Si c’est vrai, on peut objecter qu’il y avait une autre façon de s’y prendre. C’était de se positionner clairement pour la réforme, d’abord à l'intérieur même du PS pour lui faire rattraper son retard conceptuel par rapport à ses voisins européens, lui faire clarifier son rapport au libéralisme, etc. Puis c’était d’affronter le candidat de l’UMP projet contre projet, analyse contre analyse, vision contre vision. C’était, en somme, ce que que dit, a posteriori (ce qui fait quand même une différence), Eric Besson : accepter le réformisme de gauche, le proposer aux Français, se battre pour qu’il triomphe.

Cette méthode n’a pas été suivie ; je pense que c’est dommage. Peut-être l’histoire donnera-t-elle raison à Ségolène Royal. Peut-être la « reine thaumaturge » parviendra-t-elle, si elle est élue, à guérir la France de ses maux, à faire passer les ajustements nécessaires qu'impliquent les mutations du capitalisme sans nous en imposer la douleur de la prise de conscience. Peut-être. Mais, étant de nature assez sceptique à l'endroit des apprentis sauveurs, j'ai le droit de demander pour voir avant de voter.

1 J'assume le côté totalement anachronique de la comparaison avec Hugues Capet, où le "peuple" ne constitue qu'une projection a posteriori
2 J'en poursuivrai l'analyse sous peu, mais ça prend plus de temps que prévu, ces choses-là

3 commentaires:

Anonyme a dit…

Tu es sympa d'y voir une forme de cohérence ou un dessein, je penche pour l'impréparation.

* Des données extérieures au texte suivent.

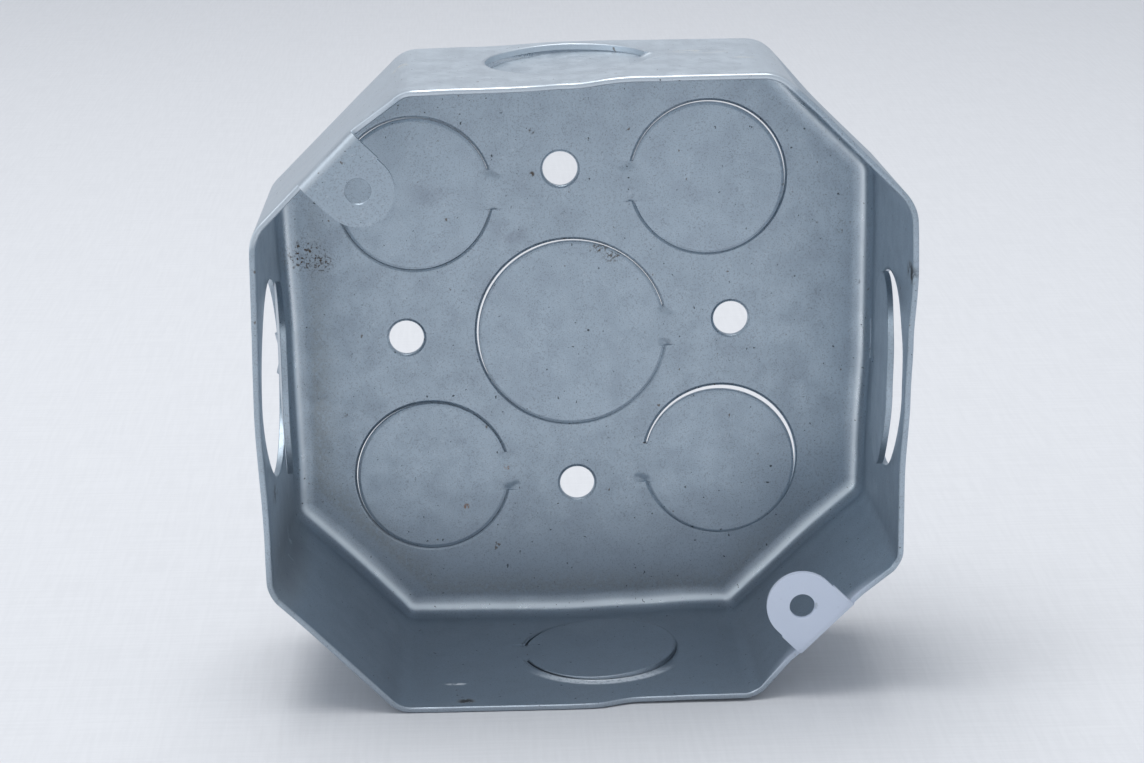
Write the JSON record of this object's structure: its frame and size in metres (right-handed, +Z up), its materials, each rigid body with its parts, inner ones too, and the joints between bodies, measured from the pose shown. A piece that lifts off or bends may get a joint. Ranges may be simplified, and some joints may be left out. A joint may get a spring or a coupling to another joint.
{
  "type": "octagonal electrical junction box",
  "caption": "Open octagonal sheet-steel junction box with two folded cover ears, round mounting holes and tie-held knock-outs in the base and the main walls.",
  "frame": {"origin": "on the floor plane, under the middle of the box: X and Y at the middle of its bounding box, Z at the outer face of the lower wall", "axes": "+X to the right and +Z up with the box standing on its lower wall; the open side faces -Y and the base faces +Y"},
  "size_m": [0.092, 0.0381, 0.092],
  "materials": {
    "galvanized_shell": "dull blue-grey zinc, faintly mottled",
    "galvanized_disc": "dull blue-grey zinc, as the shell"
  },
  "bodies": {
    "box": {"shell": "galvanized_shell"},
    "knockout_centre": {"knockout_centre": "galvanized_disc"},
    "knockout_upper_left": {"knockout_upper_left": "galvanized_disc"},
    "knockout_upper_right": {"knockout_upper_right": "galvanized_disc"},
    "knockout_lower_left": {"knockout_lower_left": "galvanized_disc"},
    "knockout_lower_right": {"knockout_lower_right": "galvanized_disc"},
    "knockout_top": {"knockout_top": "galvanized_disc"},
    "knockout_bottom": {"knockout_bottom": "galvanized_disc"},
    "knockout_left": {"knockout_left": "galvanized_disc"},
    "knockout_right": {"knockout_right": "galvanized_disc"}
  },
  "joints": [
    {"name": "centre_tie", "type": "hinge", "parent": "box", "child": "knockout_centre", "pos_m": [0.01391, 0.01815, 0.04812], "axis": [-0.0419, 0, 0.9991], "range_deg": [-1.5, 43.5]},
    {"name": "upper_left_tie", "type": "hinge", "parent": "box", "child": "knockout_upper_left", "pos_m": [-0.01247, 0.01815, 0.06994], "axis": [-0.0419, 0, 0.9991], "range_deg": [-0.8, 44.2]},
    {"name": "upper_right_tie", "type": "hinge", "parent": "box", "child": "knockout_upper_right", "pos_m": [0.00861, 0.01815, 0.07082], "axis": [0.0419, 0, -0.9991], "range_deg": [-1.8, 43.2]},
    {"name": "lower_left_tie", "type": "hinge", "parent": "box", "child": "knockout_lower_left", "pos_m": [-0.01061, 0.01815, 0.02538], "axis": [-0.0419, 0, 0.9991], "range_deg": [-1.2, 43.8]},
    {"name": "lower_right_tie", "type": "hinge", "parent": "box", "child": "knockout_lower_right", "pos_m": [0.01047, 0.01815, 0.02626], "axis": [0.0419, 0, -0.9991], "range_deg": [-3, 42]},
    {"name": "top_tie", "type": "hinge", "parent": "box", "child": "knockout_top", "pos_m": [0.01025, 0.0015, 0.0911], "axis": [0, -1, 0], "range_deg": [-4, 41]},
    {"name": "bottom_tie", "type": "hinge", "parent": "box", "child": "knockout_bottom", "pos_m": [-0.00925, 0.0016, 0.0009], "axis": [0, -1, 0], "range_deg": [-2, 43]},
    {"name": "left_tie", "type": "hinge", "parent": "box", "child": "knockout_left", "pos_m": [-0.0451, 0.0136, 0.0463], "axis": [0, 0, 1], "range_deg": [-7.5, 37.5]},
    {"name": "right_tie", "type": "hinge", "parent": "box", "child": "knockout_right", "pos_m": [0.0451, 0.0136, 0.046], "axis": [0, 0, -1], "range_deg": [-4.3, 40.7]}
  ]
}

Cf Besson. Et pour ce qui est de l'incarnation, Sarko en propose aussi une.

Anonyme a dit…

l'incarnation de Sarko : un christ en croix oui, matiné de culte de la personnalité, et de baillonement des médias. Le tout en plus avec des revirements d'opinion incessants au point qu'on ne sait même plus ce qu'il pense.

Anonyme a dit…

Pas de programme, des postures. Pas de discours, des "incarnations". Pas de démocrates, des souverains en puissance.